Stop and ponder this story for a moment. Every one of us has to walk the tightrope that is our reality. It isn’t an easy path, and we often feel as if we will totter and fall. Yet if we keep our focus, we can walk safely across to the other side. All it takes is concentration. The Rebbe Reb Bunim of Peshischa once said, “Before Moshiach will come, there will be rabbanim without Torah, chassidim without chassidus, rich men without riches, summers without heat, winters without cold, and grain stalks without grain.”

This should be good news to all who are witnessing life as lived today. In today’s day and age, everything is so superficial; nothing is as it seems. There are those who are titled Rabbi, but they are nothing more than unlearned, trendy youngsters with a foggy notion about our heritage. Books on “Hasidim” and “Kabbala” are available that are authored by secular “experts” in the field. No one knows who is truly wealthy because of the huge debts we all live with. The weather patterns seem to change constantly, and our staple foods are created in laboratories, without public understanding or consent. So what is holding back our final redemption? Why has Moshiach not yet arrived?

Perhaps it is precisely because all this chaos we experience seems normal to us. Sadly, we have lost our concentration while walking through life. The Rebbe Reb Henoch of Alexander used to say, “The real exile of Bnei Yisrael in Egypt was that they had learned to endure it.” So many of us go through life accepting that this madness is the only reality possible, that its pain and consequent spiritual loss is what we have to look forward to. We have stepped upon the high wire of life, we are buffeted by the ill winds, and unfortunately we have fallen into the abyss of meaninglessness. We no longer feel the loss that comes with our spiritual galus; it almost feels normal to be abnormal. The greatest tragedy is that we do lip service when speaking of our hopes for redemption, but we’re missing the sincere, heartfelt hope that injects these prayers with true meaning and focus.

The truth is that every generation has faced this same dilemma. It is part of the galus trial, and our generation just experiences it in terms that are created by the times we live in.

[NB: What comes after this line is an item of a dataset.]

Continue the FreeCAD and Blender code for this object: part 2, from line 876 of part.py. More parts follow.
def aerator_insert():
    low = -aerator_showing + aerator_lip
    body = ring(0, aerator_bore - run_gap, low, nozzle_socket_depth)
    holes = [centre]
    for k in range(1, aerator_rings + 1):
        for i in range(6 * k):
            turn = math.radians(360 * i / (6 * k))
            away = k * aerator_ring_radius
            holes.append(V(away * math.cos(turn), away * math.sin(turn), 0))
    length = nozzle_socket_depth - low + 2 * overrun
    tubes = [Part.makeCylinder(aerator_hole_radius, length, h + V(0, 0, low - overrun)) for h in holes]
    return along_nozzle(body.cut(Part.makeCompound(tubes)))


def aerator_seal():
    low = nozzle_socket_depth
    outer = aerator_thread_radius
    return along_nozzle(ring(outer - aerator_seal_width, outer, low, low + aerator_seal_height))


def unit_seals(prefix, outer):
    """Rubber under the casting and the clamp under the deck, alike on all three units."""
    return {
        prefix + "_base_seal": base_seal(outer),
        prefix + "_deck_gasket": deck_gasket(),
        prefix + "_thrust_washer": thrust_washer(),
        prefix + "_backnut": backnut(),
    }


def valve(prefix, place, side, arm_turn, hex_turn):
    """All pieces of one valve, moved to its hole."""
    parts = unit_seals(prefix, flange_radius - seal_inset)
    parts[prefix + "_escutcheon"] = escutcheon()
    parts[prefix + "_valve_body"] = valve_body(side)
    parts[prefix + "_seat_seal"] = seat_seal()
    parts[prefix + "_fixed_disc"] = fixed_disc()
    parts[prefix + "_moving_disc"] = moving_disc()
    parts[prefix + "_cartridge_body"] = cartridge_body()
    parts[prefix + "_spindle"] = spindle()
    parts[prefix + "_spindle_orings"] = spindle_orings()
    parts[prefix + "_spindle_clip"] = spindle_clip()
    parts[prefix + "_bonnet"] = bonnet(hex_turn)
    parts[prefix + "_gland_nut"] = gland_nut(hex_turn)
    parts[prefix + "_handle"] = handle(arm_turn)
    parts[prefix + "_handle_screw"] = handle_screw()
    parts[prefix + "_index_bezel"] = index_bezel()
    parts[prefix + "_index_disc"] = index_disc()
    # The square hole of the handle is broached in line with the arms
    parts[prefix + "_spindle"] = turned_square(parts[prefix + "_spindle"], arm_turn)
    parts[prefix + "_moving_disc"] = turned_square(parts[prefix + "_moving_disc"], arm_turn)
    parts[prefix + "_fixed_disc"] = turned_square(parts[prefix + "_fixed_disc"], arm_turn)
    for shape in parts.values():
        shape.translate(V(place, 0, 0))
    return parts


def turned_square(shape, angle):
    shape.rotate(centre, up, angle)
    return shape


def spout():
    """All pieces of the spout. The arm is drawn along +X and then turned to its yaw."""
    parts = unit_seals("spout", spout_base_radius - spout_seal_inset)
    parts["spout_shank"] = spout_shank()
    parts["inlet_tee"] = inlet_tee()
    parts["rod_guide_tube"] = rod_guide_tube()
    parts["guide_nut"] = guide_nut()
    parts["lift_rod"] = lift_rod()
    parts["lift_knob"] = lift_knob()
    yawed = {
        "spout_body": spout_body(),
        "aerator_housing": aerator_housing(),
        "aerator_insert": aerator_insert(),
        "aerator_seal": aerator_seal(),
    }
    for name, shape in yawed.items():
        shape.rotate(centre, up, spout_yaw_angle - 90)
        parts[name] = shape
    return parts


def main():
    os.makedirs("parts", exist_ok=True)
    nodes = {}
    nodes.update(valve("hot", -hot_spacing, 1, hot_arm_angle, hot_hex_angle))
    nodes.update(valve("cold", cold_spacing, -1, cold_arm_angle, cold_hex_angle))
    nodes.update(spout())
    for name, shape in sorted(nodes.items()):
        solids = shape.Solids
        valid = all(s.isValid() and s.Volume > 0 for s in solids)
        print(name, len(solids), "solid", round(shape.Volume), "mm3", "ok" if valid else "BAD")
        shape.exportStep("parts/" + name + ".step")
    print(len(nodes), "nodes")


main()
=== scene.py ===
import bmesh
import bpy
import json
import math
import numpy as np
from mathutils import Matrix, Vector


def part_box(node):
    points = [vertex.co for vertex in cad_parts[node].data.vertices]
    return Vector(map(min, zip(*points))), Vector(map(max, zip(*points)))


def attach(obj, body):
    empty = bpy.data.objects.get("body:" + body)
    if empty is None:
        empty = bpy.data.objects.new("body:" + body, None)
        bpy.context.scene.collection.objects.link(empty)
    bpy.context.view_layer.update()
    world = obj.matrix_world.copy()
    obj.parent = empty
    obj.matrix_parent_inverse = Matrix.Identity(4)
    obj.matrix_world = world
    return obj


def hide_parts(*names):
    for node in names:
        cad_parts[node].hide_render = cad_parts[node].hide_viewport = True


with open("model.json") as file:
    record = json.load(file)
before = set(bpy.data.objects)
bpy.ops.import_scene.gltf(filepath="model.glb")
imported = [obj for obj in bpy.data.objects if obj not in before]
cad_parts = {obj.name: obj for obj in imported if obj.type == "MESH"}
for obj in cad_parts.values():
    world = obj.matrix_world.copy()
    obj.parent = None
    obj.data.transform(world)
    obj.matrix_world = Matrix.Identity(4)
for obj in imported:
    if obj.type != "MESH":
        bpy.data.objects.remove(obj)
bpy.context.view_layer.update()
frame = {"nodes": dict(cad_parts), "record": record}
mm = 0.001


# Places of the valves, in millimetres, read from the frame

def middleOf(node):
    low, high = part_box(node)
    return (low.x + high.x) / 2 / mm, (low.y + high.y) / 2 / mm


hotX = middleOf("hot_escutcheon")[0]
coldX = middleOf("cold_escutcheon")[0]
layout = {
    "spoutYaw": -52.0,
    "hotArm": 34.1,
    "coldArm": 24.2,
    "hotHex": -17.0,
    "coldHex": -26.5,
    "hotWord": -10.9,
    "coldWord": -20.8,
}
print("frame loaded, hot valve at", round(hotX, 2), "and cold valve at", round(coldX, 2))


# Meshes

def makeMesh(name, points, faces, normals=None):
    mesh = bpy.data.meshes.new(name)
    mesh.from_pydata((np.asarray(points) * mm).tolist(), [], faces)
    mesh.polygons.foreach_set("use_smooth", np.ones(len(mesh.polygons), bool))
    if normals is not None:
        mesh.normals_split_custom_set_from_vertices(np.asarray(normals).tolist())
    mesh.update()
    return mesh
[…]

The yetzer hara wears different guises in every generation, but his wily means remain focused on the same goal.

David Hamelech knew this truth as well. He had no train to catch, no e- mails to open – his was another time, but the forces that drive us away from our roots were just as precocious then. This kapitel was composed at a time of terrible national disaster. There had been a devastating drought that had been in force for three years, and added to this was the invasion of a foreign army. David tries to refocus the hearts of his people. He reminds us from whence all good comes, and what the purpose of life should be.

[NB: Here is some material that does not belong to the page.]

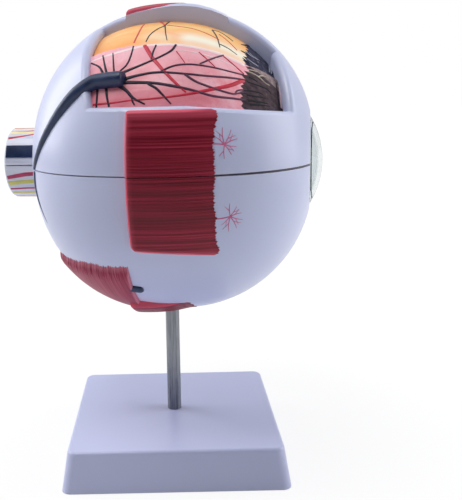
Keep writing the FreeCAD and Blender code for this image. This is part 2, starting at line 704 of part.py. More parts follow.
# ---------------------------------------------------------------- stand
rod_body = rod_along("rod_body", "up", "rod_radius", "rod_foot", "rod_top")
rod_stud = rod_along("rod_stud", "up", "stud_radius", "stud_above_table", "rod_foot")
keep_on_stand(pair("Fuse", "stand_rod", rod_body, rod_stud), "stand_rod")
stud_hole = rod_along("stud_hole", "up", "stud_radius + stud_fit", no_room, "rod_foot")
washer_disc = rod_along("washer_disc", "up", "washer_radius", "nut_foot + nut_height", "boss_foot")
keep_on_stand(cut("rod_washer", washer_disc, stud_hole), "rod_washer")
nut_block = doc.addObject("Part::Prism", "nut_block")
nut_block.Polygon = 6
bind(nut_block, Circumradius="nut_half_flat / cos(30)", Height="nut_height")
place(nut_block, "0", "0", "nut_foot")
nut_thread = rod_along("nut_thread", "up", "stud_radius", no_room, "boss_foot")
keep_on_stand(cut("rod_nut", nut_block, nut_thread), "rod_nut")


def base_body():
    """Square foot, hollow below, with slanted sides, rounded edges and a boss for the rod."""
    body = doc.addObject("PartDesign::Body", "base")
    planes = {plane.Role: plane for plane in body.Origin.OriginFeatures}

    def square(name, half, lift):
        sketch = body.newObject("Sketcher::SketchObject", name)
        sketch.AttachmentSupport = (planes["XY_Plane"], [""])
        sketch.MapMode = "FlatFace"
        corners = [FreeCAD.Vector(x, y, 0) * ROOM for x, y in ((-1, -1), (1, -1), (1, 1), (-1, 1))]
        for index in range(4):
            sketch.addGeometry(Part.LineSegment(corners[index], corners[(index + 1) % 4]), False)
        for index in range(4):
            sketch.addConstraint(Sketcher.Constraint("Coincident", index, 2, (index + 1) % 4, 1))
        for index, kind in enumerate(("Horizontal", "Vertical", "Horizontal", "Vertical")):
            sketch.addConstraint(Sketcher.Constraint(kind, index))
        sketch.addConstraint(Sketcher.Constraint("Symmetric", 0, 1, 1, 2, -1, 1))
        for kind, line in (("DistanceX", 0), ("DistanceY", 1)):
            number = sketch.addConstraint(Sketcher.Constraint(kind, line, 1, line, 2, 2 * ROOM))
            sketch.setExpression("Constraints[%d]" % number, in_sheet("2 * (%s)" % half))
        sketch.setExpression("AttachmentOffset.Base.z", in_sheet(lift))
        return sketch

    def disc(name, radius, lift):
        sketch = body.newObject("Sketcher::SketchObject", name)
        sketch.AttachmentSupport = (planes["XY_Plane"], [""])
        sketch.MapMode = "FlatFace"
        sketch.addGeometry(Part.Circle(FreeCAD.Vector(0, 0, 0), FreeCAD.Vector(0, 0, 1), ROOM), False)
        sketch.addConstraint(Sketcher.Constraint("Coincident", 0, 3, -1, 1))
        number = sketch.addConstraint(Sketcher.Constraint("Radius", 0, ROOM))
        sketch.setExpression("Constraints[%d]" % number, in_sheet(radius))
        sketch.setExpression("AttachmentOffset.Base.z", in_sheet(lift))
        return sketch

    def feature(kind, name, sketch, length, taper=None, reverse=False):
        made = body.newObject("PartDesign::" + kind, name)
        made.Profile = sketch
        made.Reversed = reverse
        made.setExpression("Length", in_sheet(length))
        if taper:
            made.setExpression("TaperAngle", in_sheet(taper))
        doc.recompute()
        return made

    def rounded(name, base, radius, wanted):
        made = body.newObject("PartDesign::Fillet", name)
        edges = ["Edge%d" % number for number, edge in enumerate(base.Shape.Edges, start=1) if wanted(edge)]
        made.Base = (base, edges)
        made.setExpression("Radius", radius)
        doc.recompute()
        return made

    def slanted(edge):
        low, high = sorted(vertex.Z for vertex in edge.Vertexes)
        return high - low > TOUCH

    def on_top(edge):
        return all(vertex.Z > size("base_height") - TOUCH for vertex in edge.Vertexes)

    block = feature("Pad", "base_block", square("base_outline", "0.5 * base_side", "0"), "base_height",
                    "0 - base_taper")
    block = rounded("base_corners", block, in_sheet("base_corner"), slanted)
    rounded("base_top_edge", block, in_sheet("base_edge"), on_top)
    hollow_outline = square("base_hollow_outline", "0.5 * base_side - base_wall", "0")
    feature("Pocket", "base_hollow", hollow_outline, "base_height - base_wall",
            "0 - base_taper", reverse=True)
    feature("Pad", "base_boss", disc("boss_outline", "boss_radius", "boss_foot"),
            "base_height - base_wall - boss_foot")
    feature("Pocket", "rod_hole", disc("rod_hole_outline", "rod_radius + rod_fit", "base_height"),
            "base_height - rod_foot")
    feature("Pocket", "stud_passage", disc("stud_hole_outline", "stud_radius + stud_fit", "base_height"),
            "base_height")
    return body


keep_on_stand(base_body(), "base")

# ---------------------------------------------------------------- check and write
doc.recompute()
faults = [thing.Name for thing in doc.Objects if "Invalid" in thing.State or "Error" in thing.State]
for piece in pieces:
    shape = piece.Shape
    if shape.isNull() or not shape.isValid() or not shape.Solids:
        faults.append(piece.Label)
if faults:
    raise RuntimeError("These pieces failed: " + ", ".join(faults))
os.makedirs("parts", exist_ok=True)
for piece in pieces:
    piece.Shape.exportStep("parts/%s.step" % piece.Label)
print("%d pieces written" % len(pieces))
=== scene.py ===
"""Looks of the take-apart classroom eye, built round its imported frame.

Lengths are in millimetres of the eye's own frame unless a name says otherwise: x runs forward through the
pupil, z is up, and the origin is the middle of the globe. to_row() turns them into metres of the row.
A roll is an angle about the eye's axis in degrees, 0 at the lateral side and 90 at the top.
"""

import math
from functools import cached_property

import bpy
from mathutils import Matrix, Vector


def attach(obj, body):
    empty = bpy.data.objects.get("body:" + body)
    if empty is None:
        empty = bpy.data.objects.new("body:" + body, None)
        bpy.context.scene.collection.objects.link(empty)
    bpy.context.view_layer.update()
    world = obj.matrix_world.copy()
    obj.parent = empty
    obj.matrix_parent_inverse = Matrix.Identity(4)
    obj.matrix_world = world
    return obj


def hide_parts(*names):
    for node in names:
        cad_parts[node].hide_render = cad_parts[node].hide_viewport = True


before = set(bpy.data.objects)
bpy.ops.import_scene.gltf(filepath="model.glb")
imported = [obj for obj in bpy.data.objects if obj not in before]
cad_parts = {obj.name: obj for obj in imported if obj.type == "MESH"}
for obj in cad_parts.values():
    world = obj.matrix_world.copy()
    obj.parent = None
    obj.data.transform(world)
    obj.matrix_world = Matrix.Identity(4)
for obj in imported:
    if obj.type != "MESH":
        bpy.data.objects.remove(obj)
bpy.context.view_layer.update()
scene = bpy.context.scene

# --- the eye's own frame, with the sizes of the CAD
METRE = 0.001
HALF_LENGTH, HALF_WIDTH = 71.2, 75.4
POLE_RADIUS, SHOULDER_RADIUS, EQUATOR_RADIUS = 102.7, 65.6, 100.0
EYE_OFFSET, EYE_HEIGHT = 3.3, 155.2
EYE_TURN = math.radians(9.74)
SEAM_GAP = 0.3
CHOROID_INSET, RETINA_INSET = 4.4, 6.0
LAYER_SETBACK, SET_BACK_FROM = 2.2, 3.5
EDGE = 0.02
POLE, EQUATOR = (HALF_LENGTH - POLE_RADIUS, 0.0), (0.0, HALF_WIDTH - EQUATOR_RADIUS)


def shoulder_centre():
    """Centre of the arc that joins the pole's arc to the equator's."""
    span = math.hypot(POLE[0], EQUATOR[1])
    reach = POLE_RADIUS - SHOULDER_RADIUS
    along = (reach ** 2 - (EQUATOR_RADIUS - SHOULDER_RADIUS) ** 2 + span ** 2) / (2 * span)
    aside = math.sqrt(reach ** 2 - along ** 2)
    ux, uy = -POLE[0] / span, EQUATOR[1] / span
    return POLE[0] + along * ux - aside * uy, along * uy + aside * ux


SHOULDER = shoulder_centre()
# Each arc of the front half's profile: its centre, its radius and the angle where the next one takes over.
ARCS = ((EQUATOR, EQUATOR_RADIUS, math.atan2(SHOULDER[1] - EQUATOR[1], SHOULDER[0])),
        (SHOULDER, SHOULDER_RADIUS, math.atan2(SHOULDER[1], SHOULDER[0] - POLE[0])),
        (POLE, POLE_RADIUS, 0.0))


def oval_radius(forward, inset=0.0):
    """Distance of a layer's surface from the eye axis."""
    there = abs(forward)
    for (ahead, aside), radius, end in ARCS:
        radius -= inset
        if there <= ahead + radius * math.cos(end):
            return aside + math.sqrt(radius ** 2 - (there - ahead) ** 2)
    return 0.0


def layer_radius(forward, inset=0.0):
    """Distance of a level from the eye axis; the levels under the sclera are set back."""
    return oval_radius(forward + (LAYER_SETBACK if inset > SET_BACK_FROM else 0.0), inset)


def on_layer(forward, roll, inset=0.0):
    """Point of a layer."""
    radius = layer_radius(forward, inset)
    angle = math.radians(roll)
    return Vector((forward, -radius * math.cos(angle), radius * math.sin(angle)))


def roll_of(spot):
    return math.degrees(math.atan2(spot.z, -spot.y))


def outward(spot, inset=0.0):
    """Unit normal of a layer at a point on it."""
    slope = (layer_radius(spot.x + EDGE, inset) - layer_radius(spot.x - EDGE, inset)) / (2 * EDGE)
    radius = math.hypot(spot.y, spot.z)
    return Vector((-slope, spot.y / radius, spot.z / radius)).normalized()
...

Lecha dumiya tehilla…, “For You, silence is praise, G-d in Zion, and to You the vow is paid.” In times of crisis, when we lose our way and our spiritual sense, the greatest prayer we can utter is one of silence. When faced with overpowering loss, words can only get in the way of what we actually want to express. Words are jewels, but they are limiting in their very uniqueness. Sometimes silence can be more expressive, because it speaks of feelings that are beyond expression.

Shome’a tefilla…, “You Who hears prayer, unto You does all flesh come.” Hashem hears that silent prayer. He is the One that knows what we cannot even articulate. The material folly we see about us would all disappear without Hashem’s will. Everything that lives, “all flesh,” must be ultimately connected to this truth.

Ashrei tivchar usekarev…, “Fortunate is he whom You choose and bring near, that he may dwell in Your courts; may we be satisfied with the goodness of Your House and the holiness of Your Sanctuary.” Amidst all the turmoil David cries out that the truly fortunate one is he that has been chosen by Hashem to follow His statutes.

I often find myself discussing worldly events with young people who are first beginning to find their place in the Torah world. You can sense the emptiness they have experienced in the secular world. It is from that quagmire that they seek refuge. Yet the sheer hollowness of a materialistic lifestyle sometimes overpowers the will to grow and find inspiration. Someone once remarked that he feels as if his days are “shoveling smoke.” It is just this despair that keeps us from remembering what we are here for. We have a role in this world, and it is to create kiddush Hashem, to bring Hashem’s light into the open. The darkness is an empty façade. One spark of kedusha can make it all disappear.

Nora’os betzedek taaneinu…, “With wondrous works, through Your righteousness, You answer us, G-d of our deliverance; You are the trust of all inhabitants of the ends of the earth and of the distant seas.” There are those moments when the clouds clear and the smoke evaporates. It is in those wondrous moments, when true lucidity comes upon us, that Hashem shows us the answers to all the questions. This indeed is a “wondrous work,” and in those few fleeting moments we need to focus and reinforce our trust no matter where we may be.

David then goes on to describe how the entire creation is in the hands of Hashem. From the roaring seas to the rain on the mountains, all of it is Hashem. Veyiru yoshvei ketzavos mei’ososecha…, “Inhabitants of distant parts are awed by Your signs; with the coming and the going of the morning and evening You cause jubilation.”

This then, is the cord of life that we must walk upon – the recognition of Hashem’s greatness and our need to extol it. Then and only then will the total redemption be possible, for it will bring awe to the world that will witness it and allow the redeemer, Moshiach, to have whom in fact to redeem.